By Elizabeth A. Weiss and Sarah Lesher
Eastern Shore lawmakers expressed deep concern Friday over a Navy plan to resume bombing and strafing runs on the Bloodsworth Island Range in the lower Chesapeake Bay.
The plan calls for Patuxent River Naval Air Station to resume use of Bloodsworth and nearby smaller islands for nonexplosive ordnance and live-fire military training. The Navy had long used the islands in and around Tangier Sound for exercises, but voluntarily stopped in 1996.
The proposal to resume exercises, first reported in Friday editions of The (Baltimore) Sun, caught lawmakers by surprise.
“I picked up the Sun this morning and was amazed to read that we’re going to start bombing Bloodsworth Island again,” said Delegate Bennett Bozman, D-Worcester. “I know we have to have national security, but . . . . ”
At their regular meeting Friday, other members of the Eastern Shore delegation in Annapolis acknowledged the need for national security, but said they do not want to jeopardize the health of the bay or nearby residents.
“We want to find a balance,” said Rep. Wayne Gilchrest, R-Kennedyville, who was at Friday’s meeting.. “We need the (military) trials, but we need to save the Chesapeake Bay.”
He pledged to work with the local delegation on the issue.
“Just let us know about the hearings,” said Delegate Adelaide C. Eckardt, R-Dorchester. “We’ll have residents coming out of the woodwork.”
The Navy has scheduled three public comment sessions on the Eastern Shore for the week of March 13, at which officials will take questions, criticism and support of the proposal.
Watermen are already saying they are concerned that if the Navy starts weapons practice on the islands, precious harvesting time will be lost and they will take another hit in an already ailing industry.
“I’ll have watermen who won’t be able to feed their families,” said Ben Parks, president of the Dorchester County Seafood Harvesters Association and vice president of the Maryland Watermen’s Association. He said there are 100 families who he expects will be affected.
Parks estimates that with the Navy proposing to use the islands for 1,200 hours a year, watermen will lose another 50 days of work on the water in that region of the bay.
Elleen Kane, spokeswoman for the Naval Air Systems Command, which is behind the plan, said that the proposed hours would take place mainly during the winter, when fewer watermen will be affected.

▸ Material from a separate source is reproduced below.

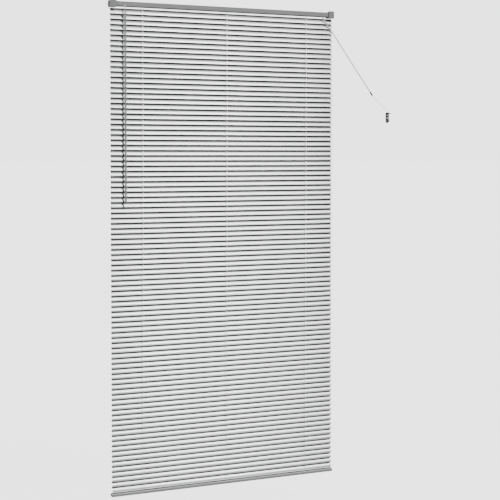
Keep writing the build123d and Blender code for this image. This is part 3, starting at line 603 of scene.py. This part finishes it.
STRAND_ENDS = {
    "left": (0.69472, -0.01570, -0.32745),
    "centre": (0.69353, -0.01570, -0.32836),
    "right": (0.69234, -0.01570, -0.32927),
}
PULL_ROUTE = [
    (0.70327, -0.01530, -0.34104),
    (0.70814, -0.01510, -0.34739),
    (0.7890, -0.0080, -0.4105),
    (0.79315, -0.0080, -0.41275),
    (0.79315, -0.0080, -0.4440),
    (0.79315, -0.0080, -0.44965),
    (0.78285, -0.0080, -0.44965),
    (0.78285, -0.0080, -0.4440),
    (0.7800, -0.0080, -0.46665),
]


def strand_maker(name):
    """A taut strand from the lock's mouth to the connector."""

    def make(bm):
        add_tube(bm, ROUTES[name][-1], STRAND_ENDS[name], CORD_RADIUS, CORD_SIDES)

    return make


# Cord cleat
CLEAT_X = 0.788
CLEAT_Z = -0.4375
CLEAT_RADIUS = 0.008
CLEAT_HALF_STRAIGHT = 0.016
CLEAT_DEPTH = 0.003
CLEAT_SOFT_EDGE = 0.0011
CLEAT_HOLES = (-0.4265, -0.4385)
CLEAT_HOLE_RADIUS = 0.0019
CLEAT_SINK_RADIUS = 0.0034
CLEAT_SINK_DEPTH = 0.0016
CLEAT_SEGMENTS = 32
CLEAT_EDGE_STEPS = 3
DRILL_DEPTH = 4 * CLEAT_DEPTH
NEAR_FRONT = 0.9
LEAST_TURN = math.radians(1)
HORN_ROOT_Y = -0.0012
HORN_SIDES = 12
# Each step of a horn: how far it goes along Y and Z, and how much its section shrinks
UPPER_HORN_ROOT = (-0.4208, (0.0040, 0.0031))
UPPER_HORN = (
    (-0.0022, 0.0003, 0.90),
    (-0.0060, 0.0008, 0.94),
    (-0.0075, 0.0006, 0.94),
    (-0.0075, 0.0000, 1.02),
    (-0.0036, -0.0005, 0.98),
    (-0.0014, -0.0004, 0.62),
)
LOWER_HORN_ROOT = (-0.4446, (0.0040, 0.0030))
LOWER_HORN = (
    (-0.0022, -0.0001, 0.90),
    (-0.0050, -0.0002, 0.92),
    (-0.0032, -0.0008, 1.0),
    (-0.0016, -0.0026, 1.0),
    (-0.0006, -0.0046, 0.98),
    (-0.0001, -0.0040, 0.92),
    (0.0002, -0.0014, 0.60),
)
QUARTER_TURN = (math.pi / 2, 0, 0)


def model_horn(root, steps):
    """A round section on the wall plate, drawn out and bent step by step."""
    root_z, (half_wide, half_thick) = root
    horn = add_primitive(
        bpy.ops.mesh.primitive_circle_add,
        vertices=HORN_SIDES,
        radius=half_wide,
        fill_type="NGON",
        location=(CLEAT_X, HORN_ROOT_Y, root_z),
        rotation=QUARTER_TURN,
    )
    bpy.ops.object.mode_set(mode="OBJECT")
    bpy.ops.object.transform_apply()
    bpy.ops.object.mode_set(mode="EDIT")
    bpy.ops.mesh.select_all(action="SELECT")
    at = Vector((CLEAT_X, HORN_ROOT_Y, root_z))
    bpy.ops.transform.resize(value=(1, 1, half_thick / half_wide), center_override=at)
    facing = Vector((0, -1, 0))
    for along_y, along_z, shrink in steps:
        step = Vector((0, along_y, along_z))
        bpy.ops.mesh.extrude_region_move(TRANSFORM_OT_translate={"value": step})
        at = at + step
        turn = facing.rotation_difference(step)
        lean = turn.angle if turn.axis.x > 0 else -turn.angle
        if abs(lean) > LEAST_TURN:
            bpy.ops.transform.rotate(value=-lean, orient_axis="X", center_override=at)
        bpy.ops.transform.resize(value=(shrink, shrink, shrink), center_override=at)
        facing = step
    bpy.ops.mesh.select_all(action="SELECT")
    bpy.ops.mesh.normals_make_consistent(inside=False)
    bpy.ops.object.mode_set(mode="OBJECT")
    apply_modifier(horn, "SUBSURF", levels=2, render_levels=2)
    return horn


def join_solids(piece, other, operation):
    """Joins or cuts a piece with another, which is used up."""
    apply_modifier(piece, "BOOLEAN", object=other, operation=operation, solver="EXACT")
    bpy.data.objects.remove(other)


def model_cleat():
    """Moulded cleat: a long plate with a soft front edge, two horns and two countersunk holes."""
    cleat = add_primitive(
        bpy.ops.mesh.primitive_cylinder_add,
        vertices=CLEAT_SEGMENTS,
        radius=CLEAT_RADIUS,
        depth=CLEAT_DEPTH,
        location=(CLEAT_X, -CLEAT_DEPTH / 2, CLEAT_Z),
        rotation=QUARTER_TURN,
    )
    bpy.ops.object.mode_set(mode="OBJECT")
    bpy.ops.object.transform_apply()
    bpy.ops.object.mode_set(mode="EDIT")
    for side in (-1, 1):
        choose("VERT", lambda at: side * (at.z - CLEAT_Z) > 0)
        bpy.ops.transform.translate(value=(0, 0, side * CLEAT_HALF_STRAIGHT))
    choose("EDGE", lambda at: at.y < -CLEAT_DEPTH * NEAR_FRONT)
    bpy.ops.mesh.bevel(offset=CLEAT_SOFT_EDGE, segments=CLEAT_EDGE_STEPS, affect="EDGES")
    bpy.ops.object.mode_set(mode="OBJECT")
    join_solids(cleat, model_horn(UPPER_HORN_ROOT, UPPER_HORN), "UNION")
    join_solids(cleat, model_horn(LOWER_HORN_ROOT, LOWER_HORN), "UNION")
    for z in CLEAT_HOLES:
        cutters = (
            (CLEAT_HOLE_RADIUS, CLEAT_HOLE_RADIUS, DRILL_DEPTH, -CLEAT_DEPTH / 2),
            (CLEAT_SINK_RADIUS, CLEAT_HOLE_RADIUS, CLEAT_SINK_DEPTH, CLEAT_SINK_DEPTH / 2 - CLEAT_DEPTH),
        )
        for front, back, depth, y in cutters:
            cutter = add_primitive(
                bpy.ops.mesh.primitive_cone_add,
                vertices=CLEAT_SEGMENTS,
                radius1=back,
                radius2=front,
                depth=depth,
                location=(CLEAT_X, y, z),
                rotation=QUARTER_TURN,
            )
            bpy.ops.object.mode_set(mode="OBJECT")
            join_solids(cleat, cutter, "DIFFERENCE")
    return finish_piece(cleat, "moulded_cleat", CLEAT, "frame", ["cord_cleat"])


FLOOR_COLOUR = (0.12, 0.12, 0.12)


def make_floor():
    """A plain floor that the camera sees as bright as the backdrop."""
    bpy.ops.mesh.primitive_plane_add(size=FLOOR_SIZE, location=(0, 0, FLOOR_HEIGHT))
    floor = bpy.context.object
    floor.name = "floor"
    paint = finish_material("floor_paint", FLOOR_COLOUR, 0.0, 0.7, 0.01, 0.02)
    nodes = paint.node_tree.nodes
    path = nodes.new("ShaderNodeLightPath")
    glow = nodes.new("ShaderNodeMath")
    glow.operation = "MULTIPLY"
    glow.inputs[1].default_value = FLOOR_GLOW
    paint.node_tree.links.new(path.outputs["Is Camera Ray"], glow.inputs[0])
    shader = nodes["Principled BSDF"]
    shader.inputs["Emission Color"].default_value = WHITE_LIGHT
    paint.node_tree.links.new(glow.outputs[0], shader.inputs["Emission Strength"])
    floor.data.materials.append(paint)


set_camera()
set_lights()
make_floor()
paint_cad_nodes()

slats = make_slats()
lifted = []
for name, place in LADDER_PLACES.items():
    ladder = add_cord_piece(f"string_ladder_{name}", ladder_maker(place), LADDER, [f"ladder_{name}"])
    drop = add_cord_piece(f"braided_drop_{name}", lift_cord_maker(place), CORD, [f"lift_cord_{name}"])
    lifted += [ladder, drop]
    add_route(f"braided_run_{name}", ROUTES[name], CORD_RADIUS, "frame", [f"lift_cord_run_{name}"])
    add_cord_piece(f"braided_strand_{name}", strand_maker(name), CORD, [f"pull_strand_{name}"])
model_cleat()
add_route("braided_pull_cord", PULL_ROUTE, PULL_CORD_RADIUS, "frame", ["pull_cord"])
for piece in lifted:
    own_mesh(piece)
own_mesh(slats)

Kane said that the Navy has had the rights to the islands since 1942, but it voluntarily ceased using them for military trials in 1996 when they islands fell under the direct jurisdiction of the Patuxent naval air base.
The military is under no obligation to hold the open comment meetings, but it wants the public’s opinions on the proposal, Kane said.
“We will certainly be working with them in this decision making process,” she said.